→ SET PROBLEM:
Only the lines from the line with "pieces = wall_pieces" through the line with "bpy.context.scene.collection.objects.link(empty)" should be copied, exactly as they appear, with both ends kept.

→ DATA SHOWN:

┄┄┄┄┄┄┄┄┄┄┄┄┄┄┄┄┄┄┄┄

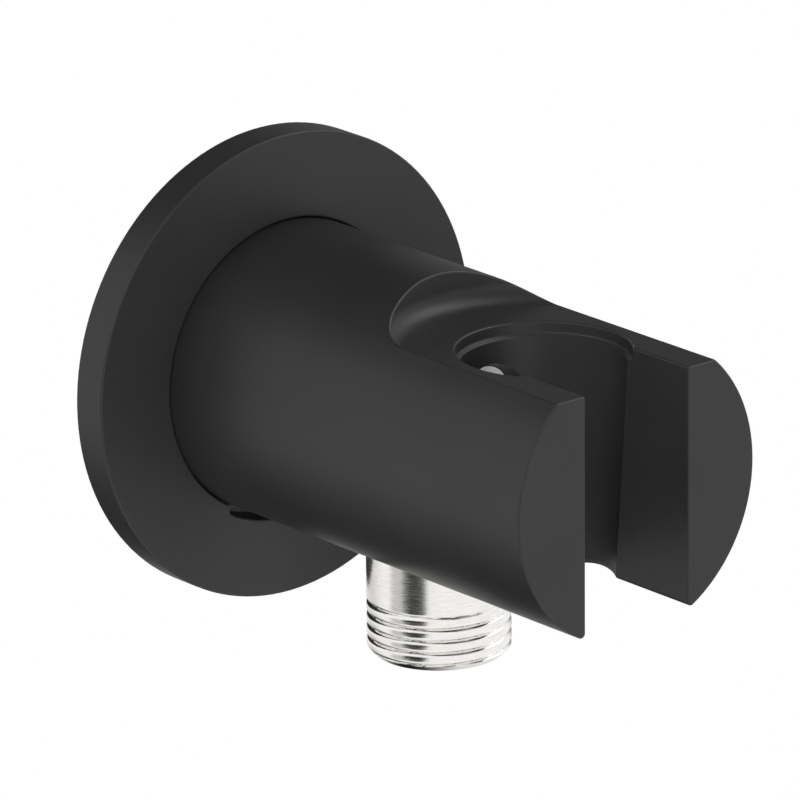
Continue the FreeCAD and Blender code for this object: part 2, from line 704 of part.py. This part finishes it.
def make_valve_poppet(doc, size, place):
    """Poppet of the check valve: disc, nose and stem in one moulding."""
    body = new_body(doc, "valve_poppet")
    nose_top = place.disc_top - size.poppet_nose_height
    disc_foot = place.disc_top + size.poppet_disc
    bevel = size.poppet_nose_height / 2
    revolve(body, "poppet", "Revolution", "XZ_Plane", [
        (ZERO, -nose_top),
        (size.poppet_nose_radius - bevel, -nose_top),
        (size.poppet_nose_radius, -(nose_top + bevel)),
        (size.poppet_nose_radius, -place.disc_top),
        (size.poppet_radius, -place.disc_top),
        (size.poppet_radius, -disc_foot),
        (size.stem_radius, -disc_foot),
        (size.stem_radius, -(place.guide_foot + size.stem_tail)),
        (ZERO, -(place.guide_foot + size.stem_tail)),
    ])
    return body


def make_stem_guide(doc, size, place):
    """Spider in the cage's foot: a hub for the stem, a ring, and arms that let the water by."""
    body = new_body(doc, "stem_guide")
    outer = place.cage_bore - size.valve_clearance
    inner = outer - size.guide_ring_width
    hub = sketch_on(body, "hub_outline", "XY_Plane", lift=-place.guide_foot)
    draw_circle(hub, size.guide_hub_radius)
    extrude(body, "hub", "Pad", hub, size.guide_height)

    arm_outline = sketch_on(body, "arm_outline", "XY_Plane", lift=-place.guide_foot)
    half = size.guide_arm_width / 2
    reach = inner + size.guide_ring_width / 2
    draw_outline(arm_outline, [(ZERO, -half), (reach, -half), (reach, half), (ZERO, half)])
    arm = extrude(body, "arm", "Pad", arm_outline, size.guide_height)
    doc.recompute()
    arms = body.newObject("PartDesign::PolarPattern", "arms")
    arms.Originals = [arm]
    arms.Axis = (arm_outline, ["N_Axis"])
    arms.Angle = FULL_TURN
    arms.Occurrences = GUIDE_ARMS
    body.Tip = arms
    doc.recompute()

    revolve(body, "outer_ring", "Revolution", "XZ_Plane", [
        (inner, -place.guide_foot),
        (outer, -place.guide_foot),
        (outer, -place.guide_top),
        (inner, -place.guide_top),
    ])
    doc.recompute()
    volume = body.Shape.Volume
    bore = sketch_on(body, "stem_bore_outline", "XY_Plane", lift=-place.guide_foot)
    draw_circle(bore, size.stem_radius + size.stem_clearance)
    extrude(body, "stem_bore", "Pocket", bore, size.guide_height, backwards=True)
    cut_checked(body, volume)
    return body


def make_valve_spring(doc, size, place):
    """Coil spring between the poppet's disc and the stem guide: a wire swept along a helix."""
    wire = size.spring_wire_radius
    foot = place.guide_top - wire - size.spring_gap
    head = place.disc_top + size.poppet_disc + wire + size.spring_gap
    coil = doc.addObject("Part::Helix", "spring_coil")
    coil.setExpression("Radius", size.spring_radius.formula)
    coil.setExpression("Height", (foot - head).formula)
    coil.setExpression("Pitch", ((foot - head) / size.spring_turns).formula)
    section = doc.addObject("Part::Circle", "spring_wire")
    section.setExpression("Radius", wire.formula)
    section.Placement.Rotation = FreeCAD.Rotation(FreeCAD.Vector(1, 0, 0), FULL_TURN / 4)
    section.setExpression("Placement.Base.x", size.spring_radius.formula)
    for item in (coil, section):
        item.setExpression("Placement.Base.y", (-place.nipple_axis).formula)
        item.setExpression("Placement.Base.z", (-foot).formula)
    doc.recompute()
    spring = doc.addObject("Part::Sweep", "valve_spring")
    spring.Label = "valve_spring"
    spring.Sections = [section]
    spring.Spine = (coil, [f"Edge{number + 1}" for number in range(len(coil.Shape.Edges))])
    spring.Solid = True
    spring.Frenet = True
    return spring


def make_seals(doc, size, place):
    """Rings, washers and the gasket, in the order in which they meet the wall."""
    ring_radius = place.bore_radius - size.ring_cord / 2
    cage_ring_height = -(place.cage_top + size.seat_plate / 2)
    wall_pieces = [
        make_washer(doc, "wall_gasket", "XY_Plane", size.gasket_bore, place.plate_hub - size.gasket_inset,
                    ZERO, -size.wall_gap),
        make_sealing_ring(doc, "plate_grip_ring", "XY_Plane", place.plate_hole - size.grip_cord / 2,
                          size.grip_cord, -size.grip_from_wall),
        make_washer(doc, "inlet_washer", "XY_Plane", size.inlet_neck_radius + size.inlet_seal_play,
                    size.inlet_seal_radius, ZERO, -size.inlet_seal_width),
        make_sealing_ring(doc, "rear_spindle_ring", "XY_Plane", ring_radius, size.ring_cord,
                          -place.rear_ring),
        make_sealing_ring(doc, "front_spindle_ring", "XY_Plane", ring_radius, size.ring_cord,
                          -place.front_ring),
    ]
    outlet_pieces = [
        make_washer(doc, "nipple_washer", "XZ_Plane", size.nipple_seal_bore,
                    size.nipple_thread_radius - size.nipple_clearance, -place.socket_top, -place.nipple_top),
        make_sealing_ring(doc, "cage_ring", "XZ_Plane", size.valve_pocket_radius - size.cage_ring_cord / 2,
                          size.cage_ring_cord, cage_ring_height),
        make_washer(doc, "poppet_seal", "XZ_Plane", size.poppet_nose_radius + size.poppet_seal_play,
                    size.poppet_radius - size.poppet_seal_play, -(place.seat_face + size.poppet_gap),
                    -place.disc_top),
    ]
    return wall_pieces, outlet_pieces


def check_document(doc, pieces):
    """Stop if anything failed to build."""
    for item in doc.Objects:
        if "Invalid" in item.State or "Error" in item.State:
            raise RuntimeError(f"{item.Label} failed: {item.State}")
    for piece in pieces:
        if piece.Shape.isNull() or not piece.Shape.isValid():
            raise RuntimeError(f"{piece.Label} has no valid shape")
        print(f"{piece.Label}: {len(piece.Shape.Solids)} solid, {piece.Shape.Volume:.1f} cubic mm")


def main():
    doc = FreeCAD.newDocument("wall_outlet_elbow")
    size = make_sheet(doc)
    place = derived(size)
    wall_pieces, outlet_pieces = make_seals(doc, size, place)
    for maker in (make_holder_body, make_wall_plate, make_wall_spindle, make_fixing_screw):
        wall_pieces.append(maker(doc, size, place))
    for maker in (make_outlet_nipple, make_valve_cage, make_valve_poppet, make_stem_guide):
        outlet_pieces.append(maker(doc, size, place))
    for piece in outlet_pieces:
        piece.setExpression("Placement.Base.y", (-place.nipple_axis).formula)
    pieces = wall_pieces + outlet_pieces + [make_valve_spring(doc, size, place)]
    doc.recompute()
    check_document(doc, pieces)
    os.makedirs("parts", exist_ok=True)
    for piece in pieces:
        piece.Shape.exportStep(f"parts/{piece.Label}.step")


main()
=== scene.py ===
import math

import bmesh
import bpy
from mathutils import Matrix, Vector

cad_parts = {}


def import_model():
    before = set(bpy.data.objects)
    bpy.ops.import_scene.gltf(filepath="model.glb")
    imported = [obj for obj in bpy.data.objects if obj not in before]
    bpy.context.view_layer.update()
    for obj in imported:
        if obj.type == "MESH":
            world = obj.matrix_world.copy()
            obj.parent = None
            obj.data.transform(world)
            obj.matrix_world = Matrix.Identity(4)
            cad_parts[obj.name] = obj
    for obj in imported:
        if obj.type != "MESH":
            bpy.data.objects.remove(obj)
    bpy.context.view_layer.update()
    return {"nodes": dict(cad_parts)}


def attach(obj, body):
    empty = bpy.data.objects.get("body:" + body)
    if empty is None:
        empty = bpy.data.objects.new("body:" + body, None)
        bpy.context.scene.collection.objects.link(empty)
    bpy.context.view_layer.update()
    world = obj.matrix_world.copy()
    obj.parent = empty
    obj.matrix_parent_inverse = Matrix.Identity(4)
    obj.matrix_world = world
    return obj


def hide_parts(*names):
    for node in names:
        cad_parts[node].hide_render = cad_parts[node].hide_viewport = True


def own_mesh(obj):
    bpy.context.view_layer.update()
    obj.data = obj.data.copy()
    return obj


# Looks of the wall outlet elbow. Metres, in the model's frame: the wall is the plane y = 0.

# Both G 1/2 threads. A higher power makes the crests broader and the grooves narrower.
PITCH = 0.001814
CREST = 0.0104775
THREAD_DEPTH = 0.0005
CREST_POWER = 4

# The outlet, with the size and place of its solid. Its thread fades in between two heights, and one
# crest passes the left edge of the photograph's outlet at CREST_AT_LEFT.
THREAD_FADES_IN = (-0.0258, -0.0272)
CREST_AT_LEFT = -0.0279
LEFT_ANGLE = math.radians(139.7)
CHAMFER_STARTS = -0.0338
OUTLET_Y = -0.0389
OUTLET_TOP = -0.0161
TOP_CHAMFER = 0.00055
OUTLET_END = -0.0349
SHOULDER = -0.031
POCKET = 0.0076
MOUTH_FLAT = 0.005
MOUTH_CHAMFER = 0.0003

# The inlet behind the wall. The solid spindle is cut across its neck. NECK and WATER_WAY are radii.
NECK_CUT = -0.001
NECK = 0.0093
INLET_END = 0.013
INLET_END_CHAMFER = 0.0012
INLET_START_CHAMFER = 0.0004
WATER_WAY = 0.004

# How fine the threaded meshes are, how near corners are joined, and where shading turns sharp.
POINTS_AROUND = 192
RINGS_ALONG = 240
JOINED_WITHIN = 0.000001
SHARP_EDGE = math.radians(38)

# Camera, fitted to the photograph's edges.
AZIMUTH = math.radians(-40.27)
ELEVATION = math.radians(18.526)
ROLL = math.radians(-0.478)
DISTANCE = 1.3363
TARGET = Vector((0, -0.03712, 0))
OFF_AXIS = (-0.004215, 0.002386)
LENS = 419.5
SENSOR_WIDTH = 36
CLIP_FROM = 0.05
CLIP_TO = 50

WHITE = (1, 1, 1, 1)
EVEN = (1, 1, 1)
FLOOR_TONE = (0.8, 0.8, 0.8, 1)
FLOOR_WIDTH = 8
FLOOR_HEIGHT = -0.32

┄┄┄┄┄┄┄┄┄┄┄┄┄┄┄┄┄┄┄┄

→ THE ANSWER:
    pieces = wall_pieces + outlet_pieces + [make_valve_spring(doc, size, place)]
    doc.recompute()
    check_document(doc, pieces)
    os.makedirs("parts", exist_ok=True)
    for piece in pieces:
        piece.Shape.exportStep(f"parts/{piece.Label}.step")


main()
=== scene.py ===
import math

import bmesh
import bpy
from mathutils import Matrix, Vector

cad_parts = {}


def import_model():
    before = set(bpy.data.objects)
    bpy.ops.import_scene.gltf(filepath="model.glb")
    imported = [obj for obj in bpy.data.objects if obj not in before]
    bpy.context.view_layer.update()
    for obj in imported:
        if obj.type == "MESH":
            world = obj.matrix_world.copy()
            obj.parent = None
            obj.data.transform(world)
            obj.matrix_world = Matrix.Identity(4)
            cad_parts[obj.name] = obj
    for obj in imported:
        if obj.type != "MESH":
            bpy.data.objects.remove(obj)
    bpy.context.view_layer.update()
    return {"nodes": dict(cad_parts)}


def attach(obj, body):
    empty = bpy.data.objects.get("body:" + body)
    if empty is None:
        empty = bpy.data.objects.new("body:" + body, None)
        bpy.context.scene.collection.objects.link(empty)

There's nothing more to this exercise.